The firm’s market value is small compared to many other major global competitors around whom the industry had previously consolidated in decades prior. When sports betting, for example, wasn’t legal in most US states, there were no opportunities for new firms, and the industry stagnated around the legacy casino companies and overseas behemoths like Churchill Downs. Now, overall market growth is opening up profitability opportunities for many different kinds of firms, and GAN is a leading contender on this front. A <$2 share price makes GAN an attractive bet in consideration of the enormity of the growth potential, and investors should understand that volatility in such a low-priced stock is not easily comparable to relatively-more-subdued volatility from larger legacy players. This is a shifting market environment, and GAN’s asset-light approach is key for expanding market share while keeping costs down and administration lean. Market dynamics are more instructive of economic potential than share price when the latter is orders of magnitude removed from its competitors.
GAN has a substantial portion of its revenue incoming from fees, some of which provide minimum monthly revenue guarantees, so the firm is not only beholden to uncertainties associated with other metrics tied to its offerings, such as net sportsbook winning percentages.

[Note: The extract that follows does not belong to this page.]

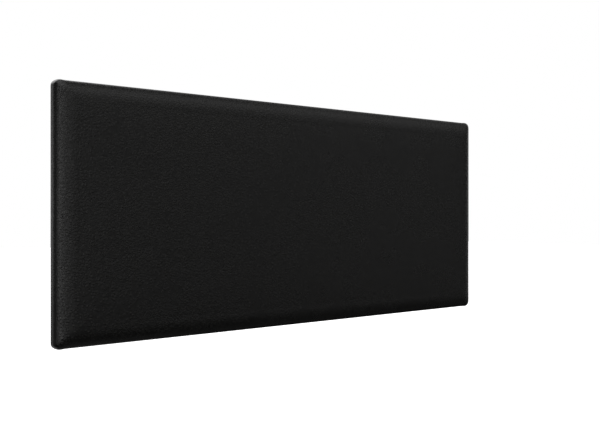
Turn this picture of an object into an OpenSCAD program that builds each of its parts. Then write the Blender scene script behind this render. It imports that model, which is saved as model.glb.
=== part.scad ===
// Wall punch pad: a foam striking panel in a wrapped leathercloth cover, stapled
// to a plywood board that hangs on two aluminium cleat rails.
// X runs along the pad's width and Z is up. The wall is the plane Y = 0 and the
// pad faces -Y. The origin is the centre of the wall rails' screw pattern.

/* [Pad] */
// Width of the finished pad
pad_w = 700; // [670:10:1200]
// Height of the finished pad
pad_h = 300; // [300:10:600]
// Radius of the pad's four corners, seen from the front
corner_r = 6; // [4:1:12]
// Width of the edge zone in which the front curves down to the sides
crown_w = 22; // [16:1:28]

/* [Layers] */
// Thickness of the plywood board
board_t = 9; // [9:1:15]
// Thickness of the firm foam sheet bonded to the board
firm_t = 5; // [3:1:8]
// Thickness of the shock-absorbing foam in front of it
shock_t = 7; // [5:1:20]
// Thickness of the compressed polyester wadding
wadding_t = 1.5; // [1:0.5:3]
// Thickness of the leathercloth cover
cover_t = 1; // [0.8:0.1:1.2]
// Width of the cover's turned-over flaps on the back
flap_w = 38; // [34:1:40]
// Thickness of the non-woven dust cover
dust_t = 0.5; // [0.4:0.1:0.8]

/* [Rails] */
// Length of the wall rails and of the hanger rails
rail_l = 560; // [530:10:570]
// Wall thickness of the rail section
rail_t = 2.5; // [2:0.5:3]
// Height of each rail's flat leg
leg_h = 22; // [18:1:24]
// How far each rail's 45 degree lip stands out from the back of its leg
lip_reach = 7.3; // [6:0.1:7.4]
// Distance from the wall to the face that the hanger rails are screwed to
standoff = 8; // [8:0.5:10]
// Thickness of the anti-rattle tape on the wall rails' lips
tape_t = 0.6; // [0.4:0.1:0.8]
// Height of the screw holes above and below the pad's centre
rail_z = 60; // [50:5:65]

/* [Fixings] */
// Distance between the outer wall screw holes, two wall studs apart
stud_pitch = 406.4; // [400:0.1:410]
// Diameter of the wall screw holes
wall_hole_d = 5; // [4.5:0.5:6]
// Number of cover staples along each long side
staples_long = 18; // [12:1:24]
// Number of cover staples along each short side
staples_short = 7; // [5:1:9]
// Radius of the rubber bumpers at the wall
bumper_r = 9; // [7:1:10]

/* [Hidden] */
$fn = 48;

// Distances from the wall, from the back of the pad to its front
board_back = standoff + dust_t;
board_front = board_back + board_t;
front = board_front + firm_t + shock_t + wadding_t + cover_t;
flap_back = board_back - cover_t;
staple_t = 0.5;
staple_back = flap_back - staple_t;
dust_gap = 0.02;
dust_rim = staple_back - 0.1 - dust_t;

// Clearances between pieces
fit_gap = 0.1;
tape_gap = 0.1;
thread_gap = 0.05;
crown_steps = 8;

// Exponent of the crown's rise from the sides: 1 is a quarter ellipse, and less is fuller
crown_power = 0.8;

// Rails: the lip's faces lie at 45 degrees, so a thickness across them is
// root two times as much when it is measured upwards.
root2 = sqrt(2);
leg_bottom_z = [rail_z - leg_h / 2, -rail_z - leg_h / 2];
hanger_top_rise = 2 * leg_h + standoff + (tape_t + tape_gap) * root2;
hanger_hole_x = [-250, -90, 90, 250];
hanger_hole_r = 2.25;
tape_margin = 1.4;
wall_hole_x = [-stud_pitch / 2, 0, stud_pitch / 2];

// M4 screws and tee nuts
thread_r = 2;
head_r = 4;
head_h = 2.4;
screw_end = board_front - 0.5;
barrel_r = 2.7;
barrel_l = 7;
flange_r = 7.5;
flange_t = 1;
prong_l = 5;

// Staples
staple_w = 10;
staple_wire = 1.2;
cover_staple_leg = 8;
dust_staple_leg = 6;
cover_staple_inset = 27;
dust_staple_inset = 18;
dust_edge_inset = 13;
well_inset = flap_w + 3;
long_row_margin = 30;
short_row_margin = 40;

// Bumpers
bumper_inset = 31;
bumper_wall_gap = 0.3;
bumper_screw_r = 1.75;
bumper_screw_l = 12;
bumper_head_r = 3.6;
bumper_head_h = 2.2;
bumper_recess = 2.6;

// Turns the drawing plane upright: x is the width, y is up, and z is the
// distance from the wall.
module on_wall() {
    rotate([90, 0, 0]) children();
}

// A plate with true round corners, from one distance off the wall to another
module plate(w, h, r, from, to) {
    translate([0, 0, from]) {
        translate([-w / 2 + r, -h / 2, 0]) cube([w - 2 * r, h, to - from]);
        translate([-w / 2, -h / 2 + r, 0]) cube([w, h - 2 * r, to - from]);
        for (x = [-1, 1], y = [-1, 1])
            translate([x * (w / 2 - r), y * (h / 2 - r), 0])
                cylinder(h = to - from, r = r);
    }
}

// Half of the pad's section, skin millimetres inside the finished surface, as points
// of [half width, distance from the wall]: a quick shoulder, then a long soft crown.
function half_section(half, skin, from) = [
    [half - skin, from],
    for (i = [0:crown_steps]) [
        half - crown_w + (crown_w - skin) * cos(90 * i / crown_steps),
        board_front + (front - board_front - skin)
            * pow(sin(90 * i / crown_steps), crown_power)
    ]
];

module section(half, skin, from) {
    right = half_section(half, skin, from);
    left = [for (i = [len(right) - 1:-1:0]) [-right[i].x, right[i].y]];
    polygon(concat(right, left));
}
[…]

B2B and B2C processes continually complement each other for GAN, helping to pull its net cash flows from operating activities into positive territory in Q2 of this year (according to its recent 10-Q filing).
GAN is also in the process of closing a merger with the Japanese conglomerate Sega Sammy Holdings Inc., which will give it an enormous new foundation in arcade and in-home video gaming markets, as well as the previously-untapped pachinko market, both of which can be instrumental in driving the firm to proliferate further throughout the Asian economies.
As new US states continue to expand their offerings of legal commercial gaming following the Supreme Court ruling, we find GAN a compelling contender for inclusion in the SEP.24 TPDEARR Squad.